====== Input material

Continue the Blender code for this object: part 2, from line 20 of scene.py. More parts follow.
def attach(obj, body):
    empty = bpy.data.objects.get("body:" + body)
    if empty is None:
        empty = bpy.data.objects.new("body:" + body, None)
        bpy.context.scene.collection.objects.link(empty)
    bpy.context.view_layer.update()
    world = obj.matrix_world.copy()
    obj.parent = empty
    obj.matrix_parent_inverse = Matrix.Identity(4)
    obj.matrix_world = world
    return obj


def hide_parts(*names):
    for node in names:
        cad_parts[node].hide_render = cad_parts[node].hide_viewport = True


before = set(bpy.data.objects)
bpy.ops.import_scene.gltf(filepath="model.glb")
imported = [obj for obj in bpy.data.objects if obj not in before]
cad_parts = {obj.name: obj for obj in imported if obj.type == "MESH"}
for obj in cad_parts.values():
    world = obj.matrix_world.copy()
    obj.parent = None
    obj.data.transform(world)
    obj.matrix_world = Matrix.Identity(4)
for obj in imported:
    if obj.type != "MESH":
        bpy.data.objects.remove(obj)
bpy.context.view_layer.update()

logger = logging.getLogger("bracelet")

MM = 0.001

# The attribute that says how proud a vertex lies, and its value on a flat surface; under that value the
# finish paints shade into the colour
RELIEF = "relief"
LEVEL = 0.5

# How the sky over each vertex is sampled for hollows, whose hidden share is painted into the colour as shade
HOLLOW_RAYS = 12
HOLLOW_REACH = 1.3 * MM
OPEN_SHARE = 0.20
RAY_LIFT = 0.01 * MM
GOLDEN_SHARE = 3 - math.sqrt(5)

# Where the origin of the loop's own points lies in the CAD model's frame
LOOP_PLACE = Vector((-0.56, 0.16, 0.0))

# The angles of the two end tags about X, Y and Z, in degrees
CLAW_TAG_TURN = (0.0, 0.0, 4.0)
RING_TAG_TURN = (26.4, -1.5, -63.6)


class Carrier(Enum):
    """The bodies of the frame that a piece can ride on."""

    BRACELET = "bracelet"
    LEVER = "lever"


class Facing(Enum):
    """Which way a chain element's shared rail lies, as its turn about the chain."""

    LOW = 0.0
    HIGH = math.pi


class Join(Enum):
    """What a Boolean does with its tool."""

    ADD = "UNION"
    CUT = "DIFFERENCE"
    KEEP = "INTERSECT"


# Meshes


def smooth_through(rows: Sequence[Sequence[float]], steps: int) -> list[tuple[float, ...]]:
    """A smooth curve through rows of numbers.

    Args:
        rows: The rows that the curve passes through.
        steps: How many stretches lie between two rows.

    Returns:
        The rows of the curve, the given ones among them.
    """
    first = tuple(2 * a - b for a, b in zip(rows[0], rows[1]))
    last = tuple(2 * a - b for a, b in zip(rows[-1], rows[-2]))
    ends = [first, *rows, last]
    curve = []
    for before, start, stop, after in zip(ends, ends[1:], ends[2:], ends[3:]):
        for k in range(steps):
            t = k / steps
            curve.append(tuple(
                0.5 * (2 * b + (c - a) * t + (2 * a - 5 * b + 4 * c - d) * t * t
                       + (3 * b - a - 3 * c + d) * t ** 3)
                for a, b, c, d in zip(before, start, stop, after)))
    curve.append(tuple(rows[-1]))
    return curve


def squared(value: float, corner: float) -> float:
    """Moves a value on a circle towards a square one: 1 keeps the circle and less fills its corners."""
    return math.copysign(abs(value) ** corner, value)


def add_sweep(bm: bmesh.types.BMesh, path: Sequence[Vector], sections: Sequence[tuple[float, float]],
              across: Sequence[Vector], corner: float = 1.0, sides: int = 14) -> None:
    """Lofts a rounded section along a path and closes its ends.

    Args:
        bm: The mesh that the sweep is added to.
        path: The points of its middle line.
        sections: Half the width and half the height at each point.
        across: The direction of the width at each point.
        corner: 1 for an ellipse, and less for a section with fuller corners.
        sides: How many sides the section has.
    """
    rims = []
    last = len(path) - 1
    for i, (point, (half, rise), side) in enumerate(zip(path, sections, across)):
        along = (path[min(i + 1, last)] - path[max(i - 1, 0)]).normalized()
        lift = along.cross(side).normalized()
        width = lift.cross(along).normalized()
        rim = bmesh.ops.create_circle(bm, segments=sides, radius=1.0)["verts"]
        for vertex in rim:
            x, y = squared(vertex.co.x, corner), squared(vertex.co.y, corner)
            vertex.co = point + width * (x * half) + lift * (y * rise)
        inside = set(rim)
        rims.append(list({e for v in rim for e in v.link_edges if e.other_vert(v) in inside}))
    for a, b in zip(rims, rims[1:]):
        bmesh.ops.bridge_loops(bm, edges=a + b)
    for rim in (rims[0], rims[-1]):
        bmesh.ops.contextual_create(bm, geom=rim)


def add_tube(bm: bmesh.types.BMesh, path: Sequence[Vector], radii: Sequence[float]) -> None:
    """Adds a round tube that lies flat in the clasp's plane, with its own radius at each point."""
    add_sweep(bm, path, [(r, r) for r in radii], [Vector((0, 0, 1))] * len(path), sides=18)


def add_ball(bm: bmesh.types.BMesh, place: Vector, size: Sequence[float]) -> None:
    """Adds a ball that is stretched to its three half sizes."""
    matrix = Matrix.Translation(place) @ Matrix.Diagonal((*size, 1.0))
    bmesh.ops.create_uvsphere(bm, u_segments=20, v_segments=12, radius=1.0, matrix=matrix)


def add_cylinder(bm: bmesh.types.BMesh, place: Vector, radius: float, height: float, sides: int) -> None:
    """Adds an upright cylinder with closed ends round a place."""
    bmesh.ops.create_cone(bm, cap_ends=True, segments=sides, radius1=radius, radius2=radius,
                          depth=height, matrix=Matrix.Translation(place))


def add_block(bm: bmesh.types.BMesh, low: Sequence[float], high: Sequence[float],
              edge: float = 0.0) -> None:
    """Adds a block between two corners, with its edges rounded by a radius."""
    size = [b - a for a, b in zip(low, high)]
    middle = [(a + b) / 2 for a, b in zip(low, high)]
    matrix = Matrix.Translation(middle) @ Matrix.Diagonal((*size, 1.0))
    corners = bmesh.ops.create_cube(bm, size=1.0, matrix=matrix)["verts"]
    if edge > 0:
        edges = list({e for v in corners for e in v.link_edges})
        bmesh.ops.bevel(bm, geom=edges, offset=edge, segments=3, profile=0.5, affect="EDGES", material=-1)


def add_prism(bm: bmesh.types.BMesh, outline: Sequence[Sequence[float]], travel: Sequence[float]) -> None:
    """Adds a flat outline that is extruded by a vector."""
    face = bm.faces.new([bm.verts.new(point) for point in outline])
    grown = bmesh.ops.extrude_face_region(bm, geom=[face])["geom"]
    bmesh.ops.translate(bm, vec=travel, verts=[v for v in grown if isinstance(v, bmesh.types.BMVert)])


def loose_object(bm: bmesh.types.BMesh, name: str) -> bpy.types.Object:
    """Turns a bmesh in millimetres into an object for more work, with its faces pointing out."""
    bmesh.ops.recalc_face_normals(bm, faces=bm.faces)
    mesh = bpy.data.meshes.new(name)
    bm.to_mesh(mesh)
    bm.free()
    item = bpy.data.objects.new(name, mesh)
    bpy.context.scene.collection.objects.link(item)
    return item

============
====== Input material

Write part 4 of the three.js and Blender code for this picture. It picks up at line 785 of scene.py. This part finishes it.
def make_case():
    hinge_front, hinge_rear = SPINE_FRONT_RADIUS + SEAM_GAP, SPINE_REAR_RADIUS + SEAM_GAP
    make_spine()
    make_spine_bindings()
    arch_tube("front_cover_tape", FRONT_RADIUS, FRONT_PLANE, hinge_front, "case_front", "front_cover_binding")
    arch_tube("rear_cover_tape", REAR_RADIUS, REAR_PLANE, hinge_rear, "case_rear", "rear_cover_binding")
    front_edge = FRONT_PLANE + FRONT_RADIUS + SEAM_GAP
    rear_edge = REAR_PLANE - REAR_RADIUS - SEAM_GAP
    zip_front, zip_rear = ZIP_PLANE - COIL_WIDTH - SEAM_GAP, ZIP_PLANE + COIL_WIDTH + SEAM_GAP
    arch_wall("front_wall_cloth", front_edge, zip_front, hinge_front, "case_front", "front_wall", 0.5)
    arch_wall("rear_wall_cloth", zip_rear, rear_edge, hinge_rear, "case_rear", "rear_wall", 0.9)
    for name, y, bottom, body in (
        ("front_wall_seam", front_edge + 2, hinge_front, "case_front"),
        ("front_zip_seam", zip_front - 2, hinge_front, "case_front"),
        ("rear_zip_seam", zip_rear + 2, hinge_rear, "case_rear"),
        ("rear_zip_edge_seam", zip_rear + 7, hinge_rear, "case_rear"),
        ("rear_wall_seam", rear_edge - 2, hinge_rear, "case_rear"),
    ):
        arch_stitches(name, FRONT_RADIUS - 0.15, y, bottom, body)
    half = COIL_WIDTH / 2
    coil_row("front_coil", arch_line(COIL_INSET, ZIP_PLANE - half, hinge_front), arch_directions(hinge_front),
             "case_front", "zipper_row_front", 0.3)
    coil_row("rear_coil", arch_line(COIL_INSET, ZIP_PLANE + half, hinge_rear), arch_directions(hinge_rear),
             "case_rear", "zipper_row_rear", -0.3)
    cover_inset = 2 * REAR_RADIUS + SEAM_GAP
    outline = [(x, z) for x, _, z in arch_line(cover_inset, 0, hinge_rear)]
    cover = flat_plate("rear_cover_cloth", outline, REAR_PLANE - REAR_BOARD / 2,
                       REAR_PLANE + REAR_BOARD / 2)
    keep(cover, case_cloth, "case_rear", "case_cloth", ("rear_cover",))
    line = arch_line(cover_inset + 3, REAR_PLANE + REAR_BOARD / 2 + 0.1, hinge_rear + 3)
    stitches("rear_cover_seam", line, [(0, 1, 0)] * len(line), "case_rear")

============

** The task **
Begin at the line that has "cad_parts[node].hide_render = cad_parts[node].hide_viewport", stop after the line that has "steps: How many", and repeat exactly those lines, nothing more.

** Reply **
        cad_parts[node].hide_render = cad_parts[node].hide_viewport = True


before = set(bpy.data.objects)
bpy.ops.import_scene.gltf(filepath="model.glb")
imported = [obj for obj in bpy.data.objects if obj not in before]
cad_parts = {obj.name: obj for obj in imported if obj.type == "MESH"}
for obj in cad_parts.values():
    world = obj.matrix_world.copy()
    obj.parent = None
    obj.data.transform(world)
    obj.matrix_world = Matrix.Identity(4)
for obj in imported:
    if obj.type != "MESH":
        bpy.data.objects.remove(obj)
bpy.context.view_layer.update()

logger = logging.getLogger("bracelet")

MM = 0.001

# The attribute that says how proud a vertex lies, and its value on a flat surface; under that value the
# finish paints shade into the colour
RELIEF = "relief"
LEVEL = 0.5

# How the sky over each vertex is sampled for hollows, whose hidden share is painted into the colour as shade
HOLLOW_RAYS = 12
HOLLOW_REACH = 1.3 * MM
OPEN_SHARE = 0.20
RAY_LIFT = 0.01 * MM
GOLDEN_SHARE = 3 - math.sqrt(5)

# Where the origin of the loop's own points lies in the CAD model's frame
LOOP_PLACE = Vector((-0.56, 0.16, 0.0))

# The angles of the two end tags about X, Y and Z, in degrees
CLAW_TAG_TURN = (0.0, 0.0, 4.0)
RING_TAG_TURN = (26.4, -1.5, -63.6)


class Carrier(Enum):
    """The bodies of the frame that a piece can ride on."""

    BRACELET = "bracelet"
    LEVER = "lever"


class Facing(Enum):
    """Which way a chain element's shared rail lies, as its turn about the chain."""

    LOW = 0.0
    HIGH = math.pi


class Join(Enum):
    """What a Boolean does with its tool."""

    ADD = "UNION"
    CUT = "DIFFERENCE"
    KEEP = "INTERSECT"


# Meshes


def smooth_through(rows: Sequence[Sequence[float]], steps: int) -> list[tuple[float, ...]]:
    """A smooth curve through rows of numbers.

    Args:
        rows: The rows that the curve passes through.
        steps: How many stretches lie between two rows.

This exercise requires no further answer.